• [Material provided]
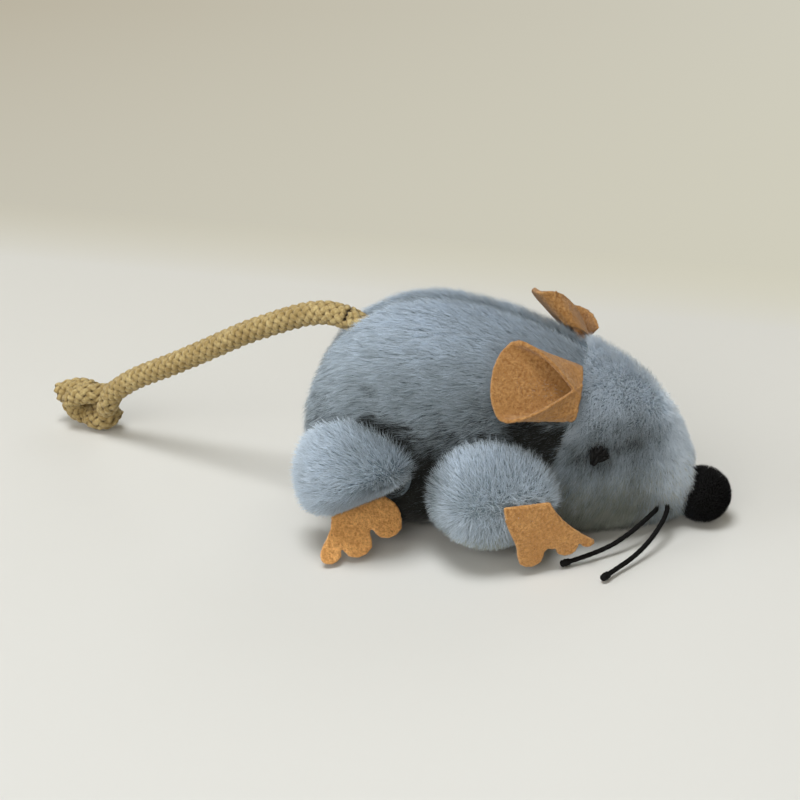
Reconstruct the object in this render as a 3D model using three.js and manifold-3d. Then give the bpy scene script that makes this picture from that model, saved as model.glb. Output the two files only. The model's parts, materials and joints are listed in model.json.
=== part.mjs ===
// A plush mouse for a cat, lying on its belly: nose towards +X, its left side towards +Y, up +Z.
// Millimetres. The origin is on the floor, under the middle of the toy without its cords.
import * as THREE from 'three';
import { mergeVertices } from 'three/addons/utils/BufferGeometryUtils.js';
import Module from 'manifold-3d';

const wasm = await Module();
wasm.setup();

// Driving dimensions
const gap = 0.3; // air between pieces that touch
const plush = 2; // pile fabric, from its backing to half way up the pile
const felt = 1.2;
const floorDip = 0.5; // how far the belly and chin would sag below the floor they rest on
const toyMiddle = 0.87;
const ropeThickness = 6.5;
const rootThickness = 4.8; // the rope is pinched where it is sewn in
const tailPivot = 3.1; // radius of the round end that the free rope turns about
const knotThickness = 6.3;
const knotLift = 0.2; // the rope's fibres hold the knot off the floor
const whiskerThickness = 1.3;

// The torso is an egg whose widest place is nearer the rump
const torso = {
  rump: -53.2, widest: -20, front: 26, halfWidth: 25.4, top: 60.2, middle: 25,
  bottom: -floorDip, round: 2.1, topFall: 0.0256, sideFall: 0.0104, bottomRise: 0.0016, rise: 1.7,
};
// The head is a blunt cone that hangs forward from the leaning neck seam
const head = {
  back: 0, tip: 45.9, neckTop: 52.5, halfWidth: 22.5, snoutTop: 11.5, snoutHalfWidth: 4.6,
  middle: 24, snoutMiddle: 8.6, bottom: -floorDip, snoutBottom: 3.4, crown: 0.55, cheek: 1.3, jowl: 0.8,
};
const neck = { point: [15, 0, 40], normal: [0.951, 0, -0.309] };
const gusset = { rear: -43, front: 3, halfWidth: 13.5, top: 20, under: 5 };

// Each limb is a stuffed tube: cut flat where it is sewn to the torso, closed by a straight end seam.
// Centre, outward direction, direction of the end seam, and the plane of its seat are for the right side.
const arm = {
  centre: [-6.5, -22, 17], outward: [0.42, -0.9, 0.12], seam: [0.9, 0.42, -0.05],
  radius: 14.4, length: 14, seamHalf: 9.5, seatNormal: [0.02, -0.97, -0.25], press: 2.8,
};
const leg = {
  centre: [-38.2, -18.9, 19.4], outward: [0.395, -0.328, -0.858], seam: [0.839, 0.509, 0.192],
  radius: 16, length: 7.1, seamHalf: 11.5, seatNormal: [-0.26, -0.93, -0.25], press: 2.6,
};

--

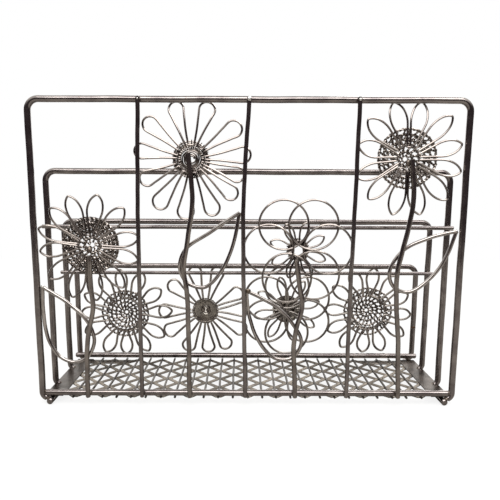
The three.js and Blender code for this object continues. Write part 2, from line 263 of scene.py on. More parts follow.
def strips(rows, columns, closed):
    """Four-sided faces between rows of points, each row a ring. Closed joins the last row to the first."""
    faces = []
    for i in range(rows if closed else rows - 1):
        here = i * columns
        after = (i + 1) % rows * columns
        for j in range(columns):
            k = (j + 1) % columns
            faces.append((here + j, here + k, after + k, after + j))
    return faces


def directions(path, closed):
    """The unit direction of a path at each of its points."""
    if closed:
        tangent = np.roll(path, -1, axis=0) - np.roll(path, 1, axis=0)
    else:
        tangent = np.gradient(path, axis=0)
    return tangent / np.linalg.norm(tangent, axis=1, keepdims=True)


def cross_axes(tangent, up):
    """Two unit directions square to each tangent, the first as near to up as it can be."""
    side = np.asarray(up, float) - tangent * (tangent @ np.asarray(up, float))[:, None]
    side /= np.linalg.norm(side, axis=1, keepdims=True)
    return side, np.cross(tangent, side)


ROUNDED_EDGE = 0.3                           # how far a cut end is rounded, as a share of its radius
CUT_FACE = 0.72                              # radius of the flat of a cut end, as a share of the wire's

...

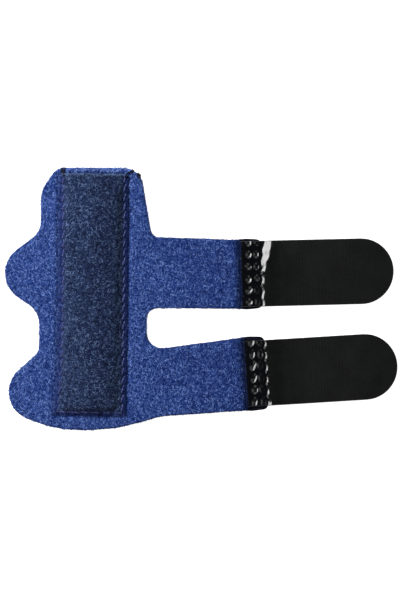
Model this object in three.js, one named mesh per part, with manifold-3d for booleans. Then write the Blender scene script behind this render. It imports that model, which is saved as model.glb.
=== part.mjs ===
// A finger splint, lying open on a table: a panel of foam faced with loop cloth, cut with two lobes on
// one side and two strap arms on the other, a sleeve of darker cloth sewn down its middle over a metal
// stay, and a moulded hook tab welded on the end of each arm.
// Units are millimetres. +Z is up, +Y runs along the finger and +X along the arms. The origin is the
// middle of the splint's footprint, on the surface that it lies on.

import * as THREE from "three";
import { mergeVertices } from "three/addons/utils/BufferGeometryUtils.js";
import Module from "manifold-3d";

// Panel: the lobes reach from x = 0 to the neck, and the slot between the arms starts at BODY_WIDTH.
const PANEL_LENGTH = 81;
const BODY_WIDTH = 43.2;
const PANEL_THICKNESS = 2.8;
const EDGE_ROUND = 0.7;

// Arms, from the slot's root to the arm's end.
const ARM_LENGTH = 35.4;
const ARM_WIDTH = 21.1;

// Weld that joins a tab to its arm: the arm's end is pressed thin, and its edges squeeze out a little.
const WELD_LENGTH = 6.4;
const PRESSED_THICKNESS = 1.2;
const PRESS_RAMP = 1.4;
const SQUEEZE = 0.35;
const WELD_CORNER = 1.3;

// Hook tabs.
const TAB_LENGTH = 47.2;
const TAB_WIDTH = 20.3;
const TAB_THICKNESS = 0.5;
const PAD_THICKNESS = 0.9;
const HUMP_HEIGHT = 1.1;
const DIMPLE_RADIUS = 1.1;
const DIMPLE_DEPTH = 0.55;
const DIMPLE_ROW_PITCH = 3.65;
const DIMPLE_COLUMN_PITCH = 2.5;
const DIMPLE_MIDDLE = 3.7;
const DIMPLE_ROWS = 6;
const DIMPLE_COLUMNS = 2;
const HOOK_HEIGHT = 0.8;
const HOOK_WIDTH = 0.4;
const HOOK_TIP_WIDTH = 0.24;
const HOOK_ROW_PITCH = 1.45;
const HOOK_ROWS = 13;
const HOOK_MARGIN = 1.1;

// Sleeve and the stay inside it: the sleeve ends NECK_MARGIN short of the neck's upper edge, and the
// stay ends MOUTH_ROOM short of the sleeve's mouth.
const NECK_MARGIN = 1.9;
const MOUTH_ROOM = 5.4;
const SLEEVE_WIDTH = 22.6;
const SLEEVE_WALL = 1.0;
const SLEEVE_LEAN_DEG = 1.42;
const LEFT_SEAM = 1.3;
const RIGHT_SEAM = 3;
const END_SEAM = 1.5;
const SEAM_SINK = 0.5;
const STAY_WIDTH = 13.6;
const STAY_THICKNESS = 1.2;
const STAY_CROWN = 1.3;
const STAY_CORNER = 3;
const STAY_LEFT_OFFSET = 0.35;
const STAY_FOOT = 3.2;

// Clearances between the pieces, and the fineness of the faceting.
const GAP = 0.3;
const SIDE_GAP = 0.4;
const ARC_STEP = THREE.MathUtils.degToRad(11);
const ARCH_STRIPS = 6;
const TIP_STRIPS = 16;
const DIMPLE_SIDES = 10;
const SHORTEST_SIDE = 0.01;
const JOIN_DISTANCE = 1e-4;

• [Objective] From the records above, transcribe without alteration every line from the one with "Reconstruct the object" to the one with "wasm.setup();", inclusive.

• [Result]
Reconstruct the object in this render as a 3D model using three.js and manifold-3d. Then give the bpy scene script that makes this picture from that model, saved as model.glb. Output the two files only. The model's parts, materials and joints are listed in model.json.
=== part.mjs ===
// A plush mouse for a cat, lying on its belly: nose towards +X, its left side towards +Y, up +Z.
// Millimetres. The origin is on the floor, under the middle of the toy without its cords.
import * as THREE from 'three';
import { mergeVertices } from 'three/addons/utils/BufferGeometryUtils.js';
import Module from 'manifold-3d';

const wasm = await Module();
wasm.setup();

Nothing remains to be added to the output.